Nicolas Sarkozy sait parfaitement à quoi s’en tenir car c’est déjà lui qui avait supervisé en 1993 l’emprunt Balladur comme ministre du budget. Un emprunt qui a coûté en intérêts servis plus de 4 milliards de francs à l’État et qui a été remboursé grâce à des privatisations entre 1993 et 1995 (BNP et Elf Aquitaine notamment) ! Pour bien comprendre le côté combine irresponsable de cette affaire, il faut savoir que depuis 30 ans, tous les gouvernements de droite ont été les champions de l’endettement car ils ont organisé l’appauvrissement de l’État. Le gouvernement Balladur dans lequel siégeait le petit Nicolas a multiplié par quatre la dette de l’État.

En euros constants, les intérêts de la dette ont été multipliés par trois depuis 30 ans. Dans le même temps les investissements de l’État ont été divisés par 2. Depuis 2002, alors que la dette avait diminué sous Jospin, la dette est passée de 57 % du PIB à 67 % du PIB aujourd’hui. Car contrairement aux idées reçues, les recettes de l’État reculent depuis 20 ans ! Elles représentaient 21 % du PIB dans les années 1980. Elles n’en représentent plus que 17 % aujourd’hui. Cela constitue une perte de recettes de 60 milliards annuels. Cette érosion des recettes de l’État a été organisée via des baisses régulières d’impôts. Mais aussi par la vente des entreprises nationales qui rapportaient à l’État d’importants revenus.

Voyons cela. Depuis 2002, les réformes fiscales cumulées ont amputé de 30 milliards de recettes annuelles l’impôt sur le revenu, l’ISF et les droits de succession. Rien que le paquet fiscal 2007 de Sarkozy fait perdre 7 milliards par an à l’État : 2 milliards de droits de succession, un demi milliard de bouclier fiscal … Les niches fiscales ont atteint un montant de 73 milliards annuels de manque à gagner pour l’État via des exonérations ou réductions d’impôts sur le revenu ou d’ISF ! 85 % des réductions d’impôts bénéficient aux 10 % des foyers les plus riches.
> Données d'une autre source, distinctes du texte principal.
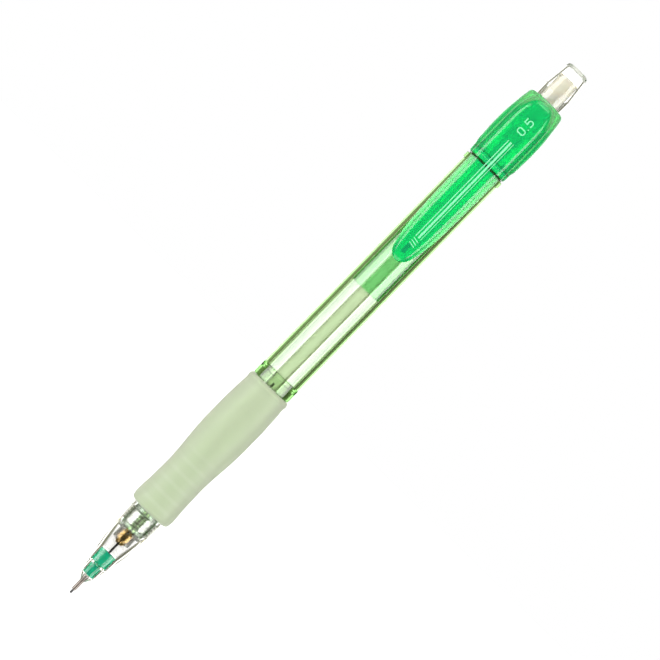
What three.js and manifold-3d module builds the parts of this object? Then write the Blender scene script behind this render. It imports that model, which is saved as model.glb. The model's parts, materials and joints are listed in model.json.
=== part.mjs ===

Exemple de niches fiscales discutables : exonérations des revenus d’actions possédés par les salariés et mandataires sociaux, exonérations des revenus d’actions avec pacte d’actionnaires, exonération et abattement pour investissement immobilier locatif …réductions d’impôts pour emploi de personne à domicile. Résultat : l’impôt sur le revenu ne représente plus que 17 % environ des recettes fiscales, contre près de 22 % en 1993.

Vient a présent mon deuxième argument concernant l’appauvrissement de l’État. On n’en parle jamais. Il s’agit des privatisations. Les privatisations qui amputent l’État de revenus durables. De 2002 à 2007, les gouvernements de droite ont vendu pour 47 milliards d’euros en privatisations. C’est le double de la période 1997-2002. Le record absolu de privatisation a été atteint en 2006 avec 17 milliards de ventes annuelles. Aujourd’hui il ne reste plus qu’une centaine de milliards (essentiellement EDF) et l’État s’est privé de ressources annuelles considérables. Quelques exemples de profits annuels d’ex entreprises publiques :

* GDF Suez 6,5 milliards de profits 2008 (privatisé par Sarkozy en 2007)

* France Télécom 4 milliards de profits 2008 (privatisation lancée par DSK en 1998 et achevée par les gouvernements Raffarin et Villepin)

* Total 10,4 milliards de profits 2008 (privatisation débutée en 1986 et achevée en 1993-1995 par Balladur-Sarkozy)

* Et même la BNP (privatisée en 1993 par Balladur-Sarkozy) 3 milliards de profits 2008.

Cette liste incomplète représente 23 milliards de moins dans les caisses de l’État pour 2009. Deux fois le déficit de la sécu. Vous avez bien lu ? Et pour quel mieux collectif tout cela a-t-il été vendu, et perdu ? Dès que je reprends la plume sur ce blog je vais traiter de ce sujet : nos marges de manoeuvre financières.